* _WHAT IS NEEDED_
Emit the exact text of every line from the line with "lifting_eye();" to the line with "record = json.load(file)", both ends included. No other output is expected.

* _DATA LINES_
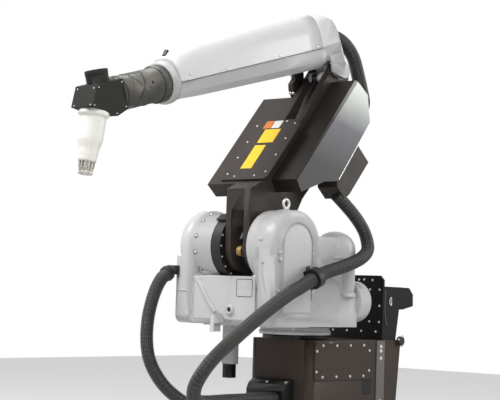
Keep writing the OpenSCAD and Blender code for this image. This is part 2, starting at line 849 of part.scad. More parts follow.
floor_plate();
pedestal();
pedestal_tail();
access_cover();
slewing_ring();
back_plate();
side_cheek(-plate_w / 2);  // side_cheek_left
side_cheek(plate_w / 2 - 14);  // side_cheek_right
rear_bracket();
hose_hood();
turntable();
shoulder_web();
left_ear();
right_ear();
gear_case();
shoulder_shaft();
upper_motor();
lower_motor();
lifting_eye();
hose_saddle();
stop_block();
left_hose_elbow();
arm_cheek_left();
arm_cheek_right();
left_valve_box();
valve_cover();
right_valve_box();
rear_valve_box();
elbow_pin();
crank();
control_rod();
arm_beam();
elbow_bracket();
arm_hood();
rear_end_cap();
wrist_ring();
wrist_sleeve();
wrist_middle();
gun_head();
atomizer();
bell_cup();
conduit_upper();
conduit_lower();
conduit_left();
elbow_hose();
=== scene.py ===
# %% [markdown]
# # A painting robot arm
#
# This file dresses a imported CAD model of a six-axis painting robot. The CAD solids come in
# as a fixed frame. Here each of them gets its paint, plastic or steel. Most are replaced by
# smoothly shaded copies, the hoses and the bell cup are made anew, and screws, ribs and
# small plates are added.
# Lengths in the helpers below are in millimetres, and meshes are made in metres.

import json
import math
import bmesh
import bpy
from mathutils import Matrix, Vector
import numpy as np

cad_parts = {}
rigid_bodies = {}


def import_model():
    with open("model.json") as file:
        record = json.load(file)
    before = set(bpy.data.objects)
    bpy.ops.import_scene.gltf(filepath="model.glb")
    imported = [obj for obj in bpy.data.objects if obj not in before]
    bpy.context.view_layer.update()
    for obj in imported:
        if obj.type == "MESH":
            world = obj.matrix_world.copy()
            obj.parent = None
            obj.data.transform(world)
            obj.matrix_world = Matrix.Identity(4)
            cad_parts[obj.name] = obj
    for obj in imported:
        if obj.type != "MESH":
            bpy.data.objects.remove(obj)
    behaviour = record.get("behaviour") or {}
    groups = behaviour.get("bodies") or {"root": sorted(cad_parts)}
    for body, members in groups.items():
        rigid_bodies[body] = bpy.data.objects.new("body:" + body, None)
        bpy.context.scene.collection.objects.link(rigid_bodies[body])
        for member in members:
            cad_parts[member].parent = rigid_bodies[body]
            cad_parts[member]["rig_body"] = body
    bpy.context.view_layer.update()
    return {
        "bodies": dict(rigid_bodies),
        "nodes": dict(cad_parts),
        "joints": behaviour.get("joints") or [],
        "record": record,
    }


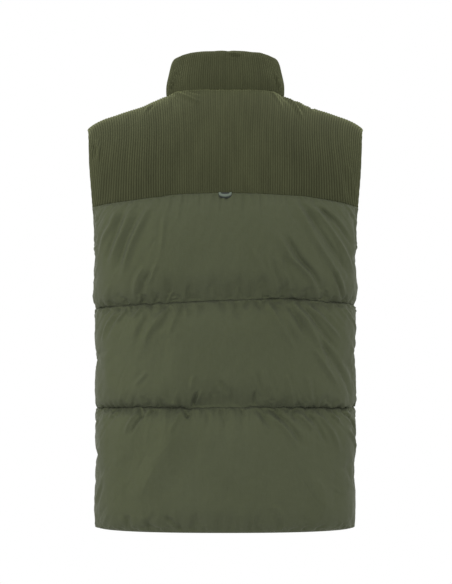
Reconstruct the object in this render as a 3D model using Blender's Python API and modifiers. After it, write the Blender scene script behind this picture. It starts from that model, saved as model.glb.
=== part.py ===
"""Padded sleeveless jacket with a corduroy yoke and stand collar, zipped at the front.

Metres, +Z up. The garment keeps the hollow form that it has when it is worn: its front faces -Y,
its back +Y, and +X is the wearer's left. The origin is the middle of the neck base, level with the
points where the shoulder ridges meet the collar. Every sewn piece is a padded wall: an outer and an
inner skin that meet in a thin edge, laid on one form that all the pieces share.
"""

import functools
import math

import bmesh
import bpy
import numpy as np
from mathutils import Matrix, Vector

# ---- Driving sizes, a men's medium ----------------------------------------------------------

YOKE_Z = {"back": -0.171, "front": -0.180}  # lower edges of the yokes
UNDERARM_Z = -0.288  # lowest point of the armholes
SEAM_1_Z = -0.336  # upper quilting seam
SEAM_2_Z = -0.500  # lower quilting seam
HEM_Z = -0.686

RIDGE_Y = -0.008  # the shoulder ridges, and the shoulder seams on them
RIDGE_NECK_X = 0.0935  # where a ridge meets the collar
RIDGE_SLOPE = 0.295  # fall of a ridge for each metre outwards
RIDGE_SINK = (0.008, 0.024)  # further fall beside the collar, and the width over which it sinks in
TIP_FALL = 0.004  # further fall at the rounded shoulder tip
TIP_FALL_POWER = 20
SHOULDER_FLARE = 0.070  # how much wider the shoulders are than the body at the yoke's edge
ARMHOLE_X = 0.2085  # the armhole's edge, at the yoke's edge
ARMHOLE_CURVE = (2.2, 1.8)  # roundness of the armhole's lower end
NECK_Y = {"back": 0.080, "front": -0.098}  # centre points of the neck seam
NECK_SQUARENESS = 2.15
NECK_RISE = {"back": 0.028, "front": -0.034}  # the form's rise at the nape and dip at the throat
NECK_SEAM_TILT = 0.6  # rise of the neck seam's thickness for each metre outwards

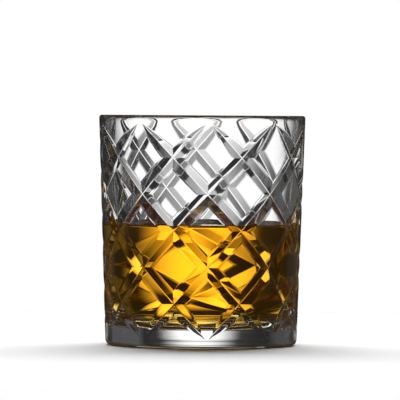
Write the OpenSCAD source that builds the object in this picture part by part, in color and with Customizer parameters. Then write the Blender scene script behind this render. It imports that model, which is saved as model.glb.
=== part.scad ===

* _OUTPUT BELOW_
lifting_eye();
hose_saddle();
stop_block();
left_hose_elbow();
arm_cheek_left();
arm_cheek_right();
left_valve_box();
valve_cover();
right_valve_box();
rear_valve_box();
elbow_pin();
crank();
control_rod();
arm_beam();
elbow_bracket();
arm_hood();
rear_end_cap();
wrist_ring();
wrist_sleeve();
wrist_middle();
gun_head();
atomizer();
bell_cup();
conduit_upper();
conduit_lower();
conduit_left();
elbow_hose();
=== scene.py ===
# %% [markdown]
# # A painting robot arm
#
# This file dresses a imported CAD model of a six-axis painting robot. The CAD solids come in
# as a fixed frame. Here each of them gets its paint, plastic or steel. Most are replaced by
# smoothly shaded copies, the hoses and the bell cup are made anew, and screws, ribs and
# small plates are added.
# Lengths in the helpers below are in millimetres, and meshes are made in metres.

import json
import math
import bmesh
import bpy
from mathutils import Matrix, Vector
import numpy as np

cad_parts = {}
rigid_bodies = {}


def import_model():
    with open("model.json") as file:
        record = json.load(file)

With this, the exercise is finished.